Back to 2050, Chris Gayle asked Adaikalam how did Karthi ruined his life which he revealed that Karthi exposed his sex tape, therefore he was removed as a politician. Adaikalam returned to the carehome and see the much older Karthi. Karthi revealed that he is married to Yamuna and has two useless children. He also reveals that he keeps in contact with Jamuna who is married and moved to Dubai.

== Production ==
The film was tentatively titled Jiiva37. On 4 January 2022, the film's official title was unveiled as Varalaru Mukkiyam. Post-production of the film worked in progress on 4 January 2022.

== Music ==

Shaan Rahman composed the soundtrack and background score of the film while collaborating with actor Jiiva and director Santhosh Rajan for the first time. The audio rights were acquired by Saregama.

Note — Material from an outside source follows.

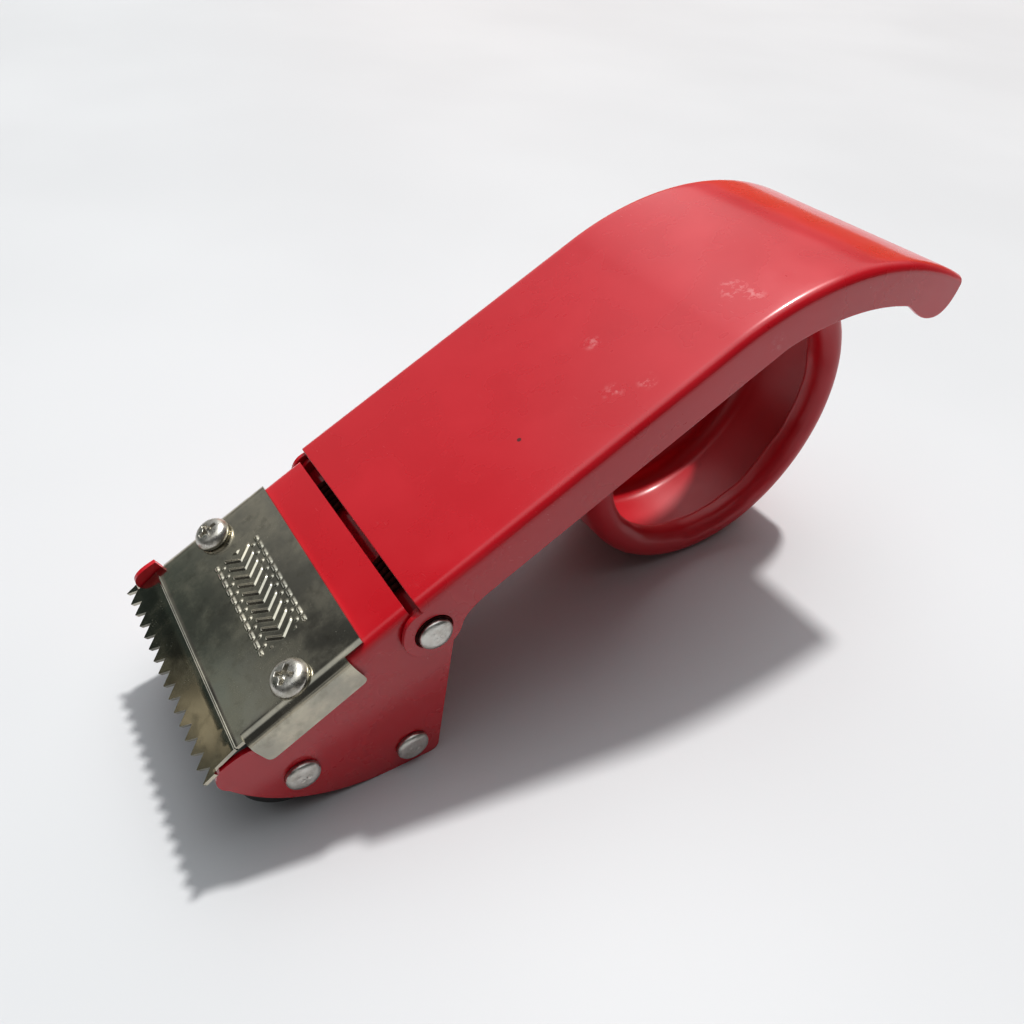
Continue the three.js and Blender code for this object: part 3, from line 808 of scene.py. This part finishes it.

The first single "Pothi Pothi Valatha Pulla" was released on 10 June 2022. The second single "Mallu Girl" was released on 8 July 2022. The third single "Vela Kedachiruchu" was released on 5 August 2022. The fourth single titled "Suthura Boomi" was released on 30 November 2022.

Track listing
| No. | Title | Lyrics | Singer(s) | Length |
|---|---|---|---|---|
| 1. | "Pothi Pothi Valatha Pulla" | Santhosh Rajan | Benny Dayal | 4:05 |
| 2. | "Mallu Girl" | Madhan Karky | Shaan Rahman, Athira A. Nair | 3:45 |
| 3. | "Vela Kedachiruchu" | Santhosh Rajan | Vineeth Sreenivasan | 4:11 |
| 4. | "Suthura Boomi" | Santhosh Rajan | Gana Bala | 1:53 |
| Total length: |  |  |  | 13:54 |

== Release ==
=== Theatrical ===
The film was released in theatres on 9 December 2022. Initially, it was scheduled for a release on 2 December 2022.

=== Home media ===
The film began streaming on Netflix from 15 January 2023.

== Reception ==
M. Suganth of The Times of India gave the film 1 out of 5 stars and wrote "You feel like telling [Jiiva], Varalaaru mukkiyam, but script selection adha vida mukkiyam". Vignesh Madhu of Cinema Express gave the film 1.5 out of 5 stars and wrote "Varalaru Mukkiyam is a needless reminder of the times when senseless, absurd films were brandished as trendy comedies. A throwback to that era isn't that important a history to revisit". A critic for The Indian Express wrote that except for a few 18+ verses, it would have been a family-friendly film; overall, though there are some ups and downs, it's a decently entertaining movie that's fun to watch and history matters. Ashik A of Samayam wrote that although the story is already seen and used to, it has earned pass marks as an entertaining film that does not fight with comedy scenes. A critic from Dinamalar rated the film 2.5 out of 5 stars.